# EXERCISE REQUIREMENTS
Your task is to filter the data below down to the lines holding "scene".

# GIVEN DATA
•••

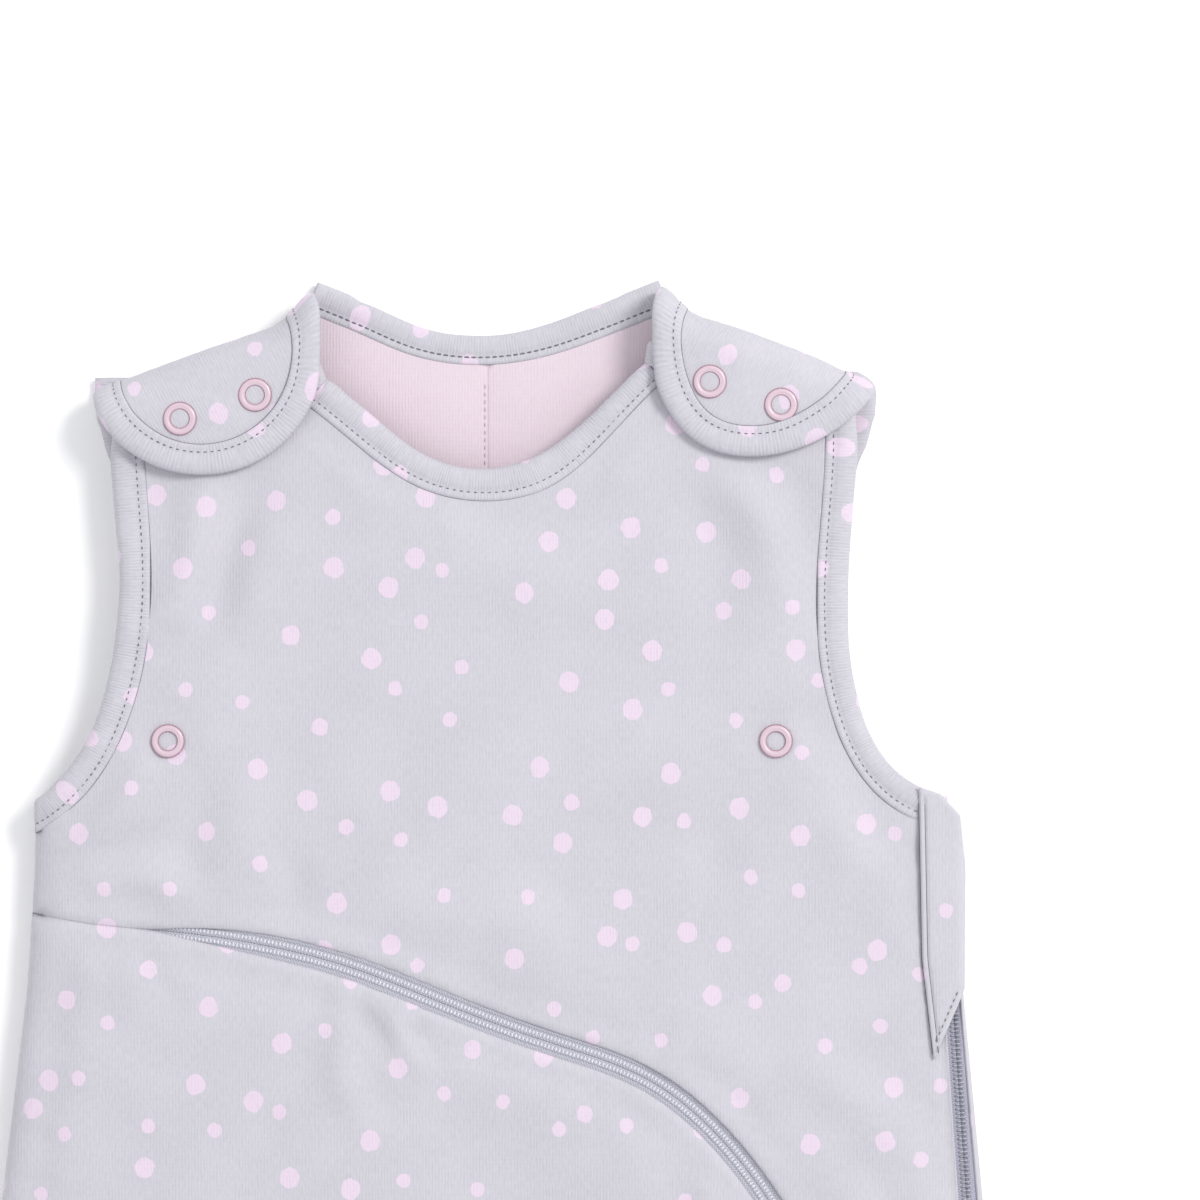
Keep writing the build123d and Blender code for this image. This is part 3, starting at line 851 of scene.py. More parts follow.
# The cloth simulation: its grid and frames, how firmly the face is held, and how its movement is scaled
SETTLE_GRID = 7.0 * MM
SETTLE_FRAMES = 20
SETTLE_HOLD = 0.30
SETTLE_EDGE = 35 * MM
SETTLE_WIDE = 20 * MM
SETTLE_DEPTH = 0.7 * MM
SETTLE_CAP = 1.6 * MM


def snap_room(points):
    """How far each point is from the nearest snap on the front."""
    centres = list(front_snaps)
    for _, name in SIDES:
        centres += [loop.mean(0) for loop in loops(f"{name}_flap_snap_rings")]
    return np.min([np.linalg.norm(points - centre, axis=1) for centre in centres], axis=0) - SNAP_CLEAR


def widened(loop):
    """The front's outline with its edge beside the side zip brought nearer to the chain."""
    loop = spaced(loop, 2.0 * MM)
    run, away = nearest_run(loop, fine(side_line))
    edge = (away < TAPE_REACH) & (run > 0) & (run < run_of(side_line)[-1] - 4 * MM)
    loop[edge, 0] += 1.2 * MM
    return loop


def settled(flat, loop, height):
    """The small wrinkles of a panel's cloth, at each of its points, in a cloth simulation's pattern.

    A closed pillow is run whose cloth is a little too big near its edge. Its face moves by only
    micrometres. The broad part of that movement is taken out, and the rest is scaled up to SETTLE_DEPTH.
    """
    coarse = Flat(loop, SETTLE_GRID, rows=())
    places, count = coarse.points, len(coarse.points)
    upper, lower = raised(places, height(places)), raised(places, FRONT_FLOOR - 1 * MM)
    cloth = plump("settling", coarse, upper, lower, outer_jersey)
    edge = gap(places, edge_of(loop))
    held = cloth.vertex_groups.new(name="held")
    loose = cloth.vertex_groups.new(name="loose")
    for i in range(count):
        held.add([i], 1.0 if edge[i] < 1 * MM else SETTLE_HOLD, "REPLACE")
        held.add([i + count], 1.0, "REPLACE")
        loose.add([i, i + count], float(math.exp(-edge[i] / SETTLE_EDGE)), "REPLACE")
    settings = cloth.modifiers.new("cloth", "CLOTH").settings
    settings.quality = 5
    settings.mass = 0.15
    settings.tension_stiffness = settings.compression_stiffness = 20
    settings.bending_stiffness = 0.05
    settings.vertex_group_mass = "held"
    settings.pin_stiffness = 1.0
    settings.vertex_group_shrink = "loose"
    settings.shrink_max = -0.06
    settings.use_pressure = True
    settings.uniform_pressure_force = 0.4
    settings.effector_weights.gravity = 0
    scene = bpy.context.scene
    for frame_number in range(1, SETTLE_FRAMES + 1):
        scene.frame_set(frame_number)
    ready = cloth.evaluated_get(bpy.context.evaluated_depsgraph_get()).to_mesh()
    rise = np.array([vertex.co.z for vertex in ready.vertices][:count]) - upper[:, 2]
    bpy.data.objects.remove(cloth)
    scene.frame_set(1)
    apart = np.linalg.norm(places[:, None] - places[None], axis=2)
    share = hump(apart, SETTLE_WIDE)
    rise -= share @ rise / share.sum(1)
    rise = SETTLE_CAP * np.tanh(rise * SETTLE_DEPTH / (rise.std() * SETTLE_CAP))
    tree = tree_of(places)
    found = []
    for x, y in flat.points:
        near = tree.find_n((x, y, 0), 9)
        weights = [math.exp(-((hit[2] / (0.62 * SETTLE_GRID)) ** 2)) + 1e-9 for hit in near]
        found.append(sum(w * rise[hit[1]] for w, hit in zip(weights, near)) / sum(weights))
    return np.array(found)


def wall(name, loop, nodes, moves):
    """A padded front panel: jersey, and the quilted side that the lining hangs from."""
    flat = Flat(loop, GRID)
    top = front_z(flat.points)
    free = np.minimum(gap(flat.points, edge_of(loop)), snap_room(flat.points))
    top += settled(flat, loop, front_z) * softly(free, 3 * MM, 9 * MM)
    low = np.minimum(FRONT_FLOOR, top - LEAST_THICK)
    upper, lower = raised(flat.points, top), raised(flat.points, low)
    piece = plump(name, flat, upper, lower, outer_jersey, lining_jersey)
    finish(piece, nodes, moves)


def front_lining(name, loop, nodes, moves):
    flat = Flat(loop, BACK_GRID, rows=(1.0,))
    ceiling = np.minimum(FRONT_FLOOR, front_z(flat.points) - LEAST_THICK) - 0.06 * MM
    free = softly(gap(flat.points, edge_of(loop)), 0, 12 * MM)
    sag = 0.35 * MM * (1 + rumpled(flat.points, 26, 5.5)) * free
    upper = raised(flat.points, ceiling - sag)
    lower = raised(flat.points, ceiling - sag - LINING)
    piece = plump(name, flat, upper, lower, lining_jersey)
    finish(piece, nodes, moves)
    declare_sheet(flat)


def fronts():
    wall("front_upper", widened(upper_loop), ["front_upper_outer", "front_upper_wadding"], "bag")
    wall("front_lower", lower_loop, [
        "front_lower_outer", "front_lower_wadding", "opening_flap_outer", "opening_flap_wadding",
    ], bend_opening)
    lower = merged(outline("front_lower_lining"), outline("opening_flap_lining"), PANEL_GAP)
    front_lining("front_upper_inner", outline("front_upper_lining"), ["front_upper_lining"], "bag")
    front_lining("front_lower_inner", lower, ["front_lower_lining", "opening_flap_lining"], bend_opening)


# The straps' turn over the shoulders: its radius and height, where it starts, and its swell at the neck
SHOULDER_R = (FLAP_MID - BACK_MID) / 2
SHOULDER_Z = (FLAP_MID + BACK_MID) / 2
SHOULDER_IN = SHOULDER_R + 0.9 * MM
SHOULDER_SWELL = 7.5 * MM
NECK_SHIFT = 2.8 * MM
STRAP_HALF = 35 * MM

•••

# EXERCISE ANSWER
Keep writing the build123d and Blender code for this image. This is part 3, starting at line 851 of scene.py. More parts follow.
    scene = bpy.context.scene
        scene.frame_set(frame_number)
    scene.frame_set(1)